Copy nothing but the lines below running from the line containing "tray = body().cut(sunk())" through the line containing "bpy.context.view_layer.update()", both end lines included.

— START OF Given material —

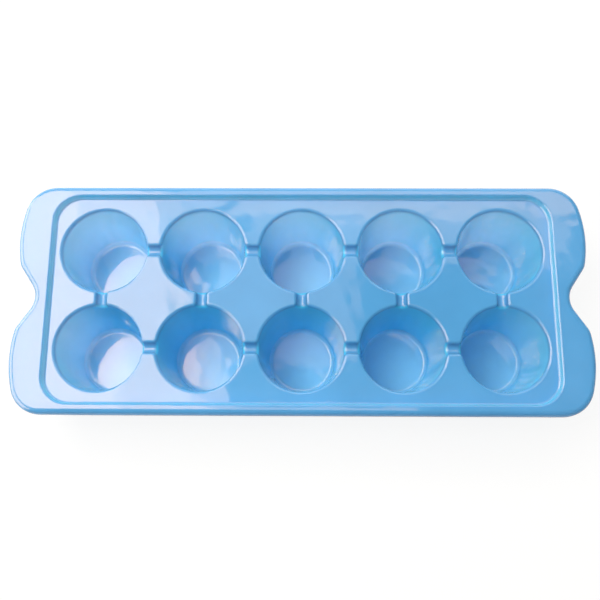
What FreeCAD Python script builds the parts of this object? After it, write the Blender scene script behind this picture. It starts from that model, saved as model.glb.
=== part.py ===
import FreeCAD, Part
import math
import os
from FreeCAD import Vector

# Ice cube tray, moulded in one piece. Millimetres, +Z up, long side along X.
# The origin is at the middle of the plane that the cups' bottoms stand on.

# Cups
columns = 5
rows = 2
cup_radius = 21.6           # at the field, where the wall would meet it sharp
cup_gap = 6.8               # web between neighbouring cups, on the same circle
cup_depth = 42.0            # field to cup floor
cup_draft = 5.9             # degrees from vertical
cup_floor_fillet = 2.2
cup_rim_fillet = 1.4
wall = 1.5                  # one thickness all over

# Overflow channels between neighbouring cups
channel_width = 5.4         # at the field
channel_depth = 4.0
channel_draft = 10.0        # degrees from vertical
channel_mouth_fillet = 2.0  # where a channel runs out into a cup

# Recessed field
end_margin = 3.7            # outer cups to the step, along X
side_margin = 5.8           # outer cups to the step, along Y
step_height = 3.5           # field to flange
step_draft = 10.0           # degrees from vertical
step_corner_radius = 13.0
step_foot_fillet = 1.2
step_top_fillet = 1.0

# Flange, ears and down-turned edge
side_flange = 5.1           # step to outer edge, along the long sides
ear_width = 16.9            # step to the ears' furthest point
corner_radius = 15.8
end_bow_radius = 62.0
end_bow_inset = 28.0        # long side to the ears' furthest point
shoulder_radius = 8.0
notch_depth = 10.2          # finger notch in the middle of each end
notch_radius = 11.0
notch_flank_angle = 34.0    # degrees from the Y axis
skirt_height = 5.0
edge_radius = 3.0           # outside of the bend from flange to skirt

pitch = 2 * cup_radius + cup_gap
field_z = wall + cup_depth
flange_z = field_z + step_height
cup_slope = math.tan(math.radians(cup_draft))
step_slope = math.tan(math.radians(step_draft))
cup_array_x = (columns - 1) / 2 * pitch + cup_radius
cup_array_y = (rows - 1) / 2 * pitch + cup_radius
field_x = cup_array_x + end_margin
field_y = cup_array_y + side_margin
half_length = field_x + step_height * step_slope + ear_width
half_width = field_y + step_height * step_slope + side_flange
overlap = wall / 2          # how far joined shapes run into each other


def cup_centres():
    """Axis of every cup, row by row."""
    return [Vector((i - (columns - 1) / 2) * pitch, (j - (rows - 1) / 2) * pitch, 0)
            for j in range(rows) for i in range(columns)]


def arc(centre, radius, start, end):
    """Arc about a centre, between two directions in radians."""
    points = [centre + Vector(math.cos(a), math.sin(a), 0) * radius
              for a in (start, (start + end) / 2, end)]
    return Part.Arc(*points).toShape()


def line(start, end):
    return Part.LineSegment(start, end).toShape()


def direction(start, end):
    return math.atan2(end.y - start.y, end.x - start.x)


def flange_outline(inset):
    """Flange outline at z = 0: straight sides, bowed ends and a finger notch in each end."""
    corner = Vector(0, half_width - corner_radius, 0)
    bow = Vector(half_length - end_bow_radius, half_width - end_bow_inset, 0)
    reach = end_bow_radius - corner_radius
    corner.x = bow.x + math.sqrt(reach ** 2 - (corner.y - bow.y) ** 2)
    notch = Vector(half_length - notch_depth + notch_radius, 0, 0)
    lean = math.radians(notch_flank_angle)
    flank = Vector(math.sin(lean), math.cos(lean), 0)
    inward = Vector(-math.cos(lean), math.sin(lean), 0)

    # The shoulder's centre lies on a line beside the flank, and inside the end bow.
    base = notch + inward * (notch_radius + shoulder_radius) - bow
    along = base.dot(flank)
    reach = end_bow_radius - shoulder_radius
    run = math.sqrt(along ** 2 - base.dot(base) + reach ** 2) - along
    shoulder = bow + base + flank * run

    to_corner = direction(bow, corner)
    to_shoulder = direction(bow, shoulder)
    to_flank = math.atan2(-inward.y, -inward.x)
    flank_foot = notch + inward * (notch_radius + inset)
    quarter = [
        line(Vector(0, half_width - inset, 0), Vector(corner.x, half_width - inset, 0)),
        arc(corner, corner_radius - inset, math.pi / 2, to_corner),
        arc(bow, end_bow_radius - inset, to_corner, to_shoulder),
        arc(shoulder, shoulder_radius - inset, to_shoulder, to_flank),
        line(flank_foot, flank_foot + flank * run),
        arc(notch, notch_radius + inset, math.pi - lean, math.pi),
    ]
    half = quarter + [edge.mirror(Vector(0, 0, 0), Vector(0, 1, 0)) for edge in quarter]
    whole = half + [edge.mirror(Vector(0, 0, 0), Vector(1, 0, 0)) for edge in half]
    return Part.Wire(Part.__sortEdges__(whole))


def prism(outline, low, high):
    """Upright solid on an outline drawn at z = 0."""
    face = Part.Face(outline)
    face.translate(Vector(0, 0, low))
    return face.extrude(Vector(0, 0, high - low)).removeSplitter()


def rounded_rectangle(half_x, half_y, radius, z):
    edges = []
    inner_x, inner_y = half_x - radius, half_y - radius
    corners = [Vector(inner_x, inner_y, z), Vector(-inner_x, inner_y, z),
               Vector(-inner_x, -inner_y, z), Vector(inner_x, -inner_y, z)]
    for turn, centre in enumerate(corners):
        start = turn * math.pi / 2
        edges.append(arc(centre, radius, start, start + math.pi / 2))
    for turn in range(4):
        edges.append(line(edges[turn].Vertexes[-1].Point, edges[(turn + 1) % 4].Vertexes[0].Point))
    return Part.Wire(Part.__sortEdges__(edges))


def edges_at(shape, z):
    """Edges that lie level at a height."""
    near = 1e-4
    return [e for e in shape.Edges
            if abs(e.BoundBox.ZMin - z) < near and abs(e.BoundBox.ZMax - z) < near]


def pan(offset, low, high, foot_fillet):
    """Tapered block of the recessed field, grown by an offset square to its sides."""
    grow = offset / math.cos(math.radians(step_draft))
    outlines = []
    for z in (low, high):
        out = grow + (z - field_z) * step_slope
        outlines.append(rounded_rectangle(field_x + out, field_y + out, step_corner_radius + out, z))
    block = Part.makeLoft(outlines, True, True)
    return block.makeFillet(foot_fillet, edges_at(block, low))


def cup(offset, low, high, foot_fillet):
    """Round tapered cup, grown by an offset square to its wall, with a filleted foot."""
    grow = offset / math.cos(math.radians(cup_draft))
    radii = [cup_radius + grow + (z - field_z) * cup_slope for z in (low, high)]
    profile = [Vector(0, 0, low), Vector(radii[0], 0, low), Vector(radii[1], 0, high), Vector(0, 0, high)]
    face = Part.Face(Part.makePolygon(profile + [profile[0]]))
    solid = face.revolve(Vector(0, 0, 0), Vector(0, 0, 1), 360)
    solid = solid.makeFillet(foot_fillet, edges_at(solid, low))
    solid.rotate(Vector(0, 0, 0), Vector(0, 0, 1), 45)
    return solid


def channel(offset, high, start, end):
    """Trough with a round floor between two cups' axes, grown by an offset square to its walls."""
    lean = math.radians(channel_draft)
    radius = (channel_width / 2 * math.cos(lean) - channel_depth * math.sin(lean)) / (1 - math.sin(lean))
    centre = Vector(0, 0, field_z - channel_depth + radius)
    radius += offset
    foot = centre + Vector(math.cos(lean), 0, -math.sin(lean)) * radius
    top = foot + Vector(math.tan(lean), 0, 1) * (high - foot.z)
    far_foot, far_top = Vector(-foot.x, 0, foot.z), Vector(-top.x, 0, top.z)
    floor = Part.Arc(foot, centre - Vector(0, 0, radius), far_foot).toShape()
    section = Part.Wire([floor, line(far_foot, far_top), line(far_top, top), line(top, foot)])
    trough = Part.Face(section).extrude(Vector(0, (end - start).Length, 0))
    trough.rotate(Vector(0, 0, 0), Vector(0, 0, 1), math.degrees(direction(start, end)) - 90)
    trough.translate(start)
    return trough


def channels(offset, high):
    """Channels along each row and across from row to row."""
    centres = cup_centres()
    joined = [(n, n + 1) for n in range(len(centres) - 1) if (n + 1) % columns]
    joined += [(n, n + columns) for n in range(len(centres) - columns)]
    return [channel(offset, high, centres[a], centres[b]) for a, b in joined]


def cups(offset, low, high, foot_fillet):
    template = cup(offset, low, high, foot_fillet)
    return [template.translated(centre) for centre in cup_centres()]


def body():
    """Everything that the walls enclose, before the upper side is sunk into it."""
    plate = prism(flange_outline(0), flange_z - skirt_height, flange_z)
    plate = plate.makeFillet(edge_radius, edges_at(plate, flange_z))
    under = prism(flange_outline(wall), flange_z - skirt_height - wall, flange_z - wall)
    plate = plate.cut(under.makeFillet(edge_radius - wall, edges_at(under, flange_z - wall)))
    block = pan(wall, field_z - wall, flange_z - overlap, step_foot_fillet + wall)
    shells = cups(wall, 0, field_z - overlap, cup_floor_fillet + wall)
    return plate.fuse([block] + shells + channels(wall, field_z - overlap)).removeSplitter()


def sunk():
    """The space above the field and inside the cups and channels."""
    block = pan(0, field_z, flange_z + overlap, step_foot_fillet)
    hollows = cups(0, wall, field_z + overlap, cup_floor_fillet)
    return block.fuse(hollows + channels(0, field_z + overlap)).removeSplitter()


def on_cup_wall(edge):
    """Whether an edge lies on the inner wall of a cup, all along."""
    first, last = edge.ParameterRange
    for step in range(5):
        point = edge.valueAt(first + (last - first) * step / 4)
        radius = cup_radius + (point.z - field_z) * cup_slope
        flat = Vector(point.x, point.y, 0)
        if min(abs(flat.distanceToPoint(c) - radius) for c in cup_centres()) > 1e-3:
            return False
    return True


def mouth_edges(shape):
    """Edges where the channels run out into the cups."""
    floor_z = field_z - channel_depth
    return [e for e in shape.Edges
            if e.BoundBox.ZMin > floor_z - 0.5 and e.BoundBox.ZMax < field_z + 1e-3
            and e.BoundBox.ZLength > 1e-3 and on_cup_wall(e)]


def rim_edges(shape):
    """Edges of the field along the cups and channels."""
    return [e for e in edges_at(shape, field_z)
            if max(abs(e.BoundBox.XMin), abs(e.BoundBox.XMax)) < cup_array_x + 1e-3
            and max(abs(e.BoundBox.YMin), abs(e.BoundBox.YMax)) < cup_array_y + 1e-3]


def step_edges(shape):
    """Edges of the flange along the top of the step."""
    inner_x = field_x + step_height * step_slope + 1e-3
    inner_y = field_y + step_height * step_slope + 1e-3
    return [e for e in edges_at(shape, flange_z)
            if max(abs(e.BoundBox.XMin), abs(e.BoundBox.XMax)) < inner_x
            and max(abs(e.BoundBox.YMin), abs(e.BoundBox.YMax)) < inner_y]


tray = body().cut(sunk())
tray = tray.makeFillet(channel_mouth_fillet, mouth_edges(tray))
tray = tray.makeFillet(cup_rim_fillet, rim_edges(tray))
tray = tray.makeFillet(step_top_fillet, step_edges(tray))

os.makedirs("parts", exist_ok=True)
tray.Solids[0].exportStep("parts/tray.step")
print("tray:", len(tray.Solids), "solid,", len(tray.Faces), "faces, volume", round(tray.Volume), "mm3")
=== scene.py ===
import math

import bpy
from mathutils import Matrix, Vector

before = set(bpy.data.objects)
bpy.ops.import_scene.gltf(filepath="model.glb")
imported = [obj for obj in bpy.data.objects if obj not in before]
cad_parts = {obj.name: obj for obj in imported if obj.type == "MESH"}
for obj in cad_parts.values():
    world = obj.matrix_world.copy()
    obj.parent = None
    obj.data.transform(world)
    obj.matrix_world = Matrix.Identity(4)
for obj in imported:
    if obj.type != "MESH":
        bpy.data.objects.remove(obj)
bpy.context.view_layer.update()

# Camera, fitted to the rims and floors of the cups in the photograph
FIELD_Z = 0.0435
CAMERA_TARGET = Vector((-0.00072, -0.00082, FIELD_Z))
CAMERA_DISTANCE = 0.3844
CAMERA_ELEVATION = math.radians(76.29)
CAMERA_AZIMUTH = math.radians(2.77)
CAMERA_ROLL = math.radians(-2.52)
FOCAL_PIXELS = 773.2
PHOTO_WIDTH = 600
SENSOR_WIDTH = 36.0
CLIP_START, CLIP_END = 0.01, 20

# Colours of the lamps
WARM = (1.0, 0.93, 0.82)
COOL = (0.9, 0.97, 1.0)
WHITE = (1.0, 1.0, 1.0)

# Panels level above the tray: name, middle across and along the view, width, depth (all as slopes
# from the tray), turn in degrees, radiance and colour. The fills only soften the shade, and have
# no reflection.
PANEL_Z = 0.8
LEVEL_PANELS = [
    ("softbox", -0.554, 0.273, 0.30, 0.87, 15.6, 10.5, WARM),
    ("softbox_right", -0.342, 0.332, 0.14, 0.87, 15.6, 8.3, WARM),
    ("softbox_edge", -0.255, 0.351, 0.045, 0.87, 15.6, 4.4, WARM),
    ("softbox_spill", -0.05, 0.24, 0.28, 0.24, 0, 1.6, WARM),
    ("back_glow", 0.15, 0.64, 0.80, 0.48, 0, 3.8, WARM),
    ("back_edge", 0.20, 0.35, 0.60, 0.10, 0, 1.8, WARM),
    ("front_glow", -0.20, -0.112, 0.80, 0.28, 0, 3.0, WARM),
    ("fill_left", -0.40, -0.15, 1.00, 0.50, 0, 0.9, COOL),
    ("fill_right", 0.65, -0.15, 0.50, 0.60, 0, 1.0, COOL),
    ("fill_front", 0.0, -0.80, 1.40, 0.80, 0, 1.1, COOL),
]

# Upright panels: name, middle, the point that they face, width, height, radiance and colour. The
# walls' light comes through the outer cups. The glint gives no diffuse light: it is only mirrored,
# by bends and rims in the photograph's view, and by the flats too in low views from the right.
UPRIGHT_PANELS = [
    ("back_wall", (0, 0.80, 0.24), (0, 0, 0.1), 1.8, 0.45, 1.8, WHITE),
    ("left_wall", (-0.90, 0, 0.24), (0, 0, 0.1), 1.2, 0.45, 0.5, WHITE),
    ("left_glint", (-0.90, 0, 0.42), (0, 0, 0.04), 1.6, 0.80, 8.5, WARM),
]
ROOM_STRENGTH = 0.05

# White paper, a hair below the cups
PAPER_HALF_SIZE = 4.0
PAPER_Z = -0.0001
PAPER_COLOR = (0.9, 0.9, 0.9, 1)
PAPER_ROUGHNESS = 0.9
PAPER_GLOW = 0.87           # share of the paper that the camera sees as plain white

# Plastic. The cups' walls hold painted light: paler than the flange, for the light that comes
# through them. The cups' floors are painted paler still, for light from the white paper.
PLASTIC_IOR = 1.58
PLASTIC_SPECULAR_TINT = (1, 0.68, 0.48, 1)
SUBSURFACE_RADIUS = (1.4, 1.1, 1.1)
SUBSURFACE_SCALE = 0.02
FLANGE_SUBSURFACE = 0.1
WALL_SUBSURFACE = 0.4
FLANGE_COLOR = (0.075, 0.295, 0.60, 1)
# Wall and floor colours are paler than the plastic's own flange colour: painted light.
WALL_COLOR_WITH_PAINTED_LIGHT = (0.06, 0.55, 0.93, 1)
FLOOR_COLOR_WITH_PAINTED_LIGHT = (0.21, 0.58, 0.92, 1)

# Heights between which the colours of floor, wall and flange run into each other
FLOOR_FULL_Z = 0.0016
FLOOR_TOP_Z = 0.006
WALL_FULL_Z = 0.0395
WALL_TOP_Z = 0.0436

# The painted-light wall colour also fades out over the rim, round every cup's axis
CUP_PITCH = 0.05
RIM_INNER = 0.0213
RIM_OUTER = 0.0226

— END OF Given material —

--- Expected output ---
tray = body().cut(sunk())
tray = tray.makeFillet(channel_mouth_fillet, mouth_edges(tray))
tray = tray.makeFillet(cup_rim_fillet, rim_edges(tray))
tray = tray.makeFillet(step_top_fillet, step_edges(tray))

os.makedirs("parts", exist_ok=True)
tray.Solids[0].exportStep("parts/tray.step")
print("tray:", len(tray.Solids), "solid,", len(tray.Faces), "faces, volume", round(tray.Volume), "mm3")
=== scene.py ===
import math

import bpy
from mathutils import Matrix, Vector

before = set(bpy.data.objects)
bpy.ops.import_scene.gltf(filepath="model.glb")
imported = [obj for obj in bpy.data.objects if obj not in before]
cad_parts = {obj.name: obj for obj in imported if obj.type == "MESH"}
for obj in cad_parts.values():
    world = obj.matrix_world.copy()
    obj.parent = None
    obj.data.transform(world)
    obj.matrix_world = Matrix.Identity(4)
for obj in imported:
    if obj.type != "MESH":
        bpy.data.objects.remove(obj)
bpy.context.view_layer.update()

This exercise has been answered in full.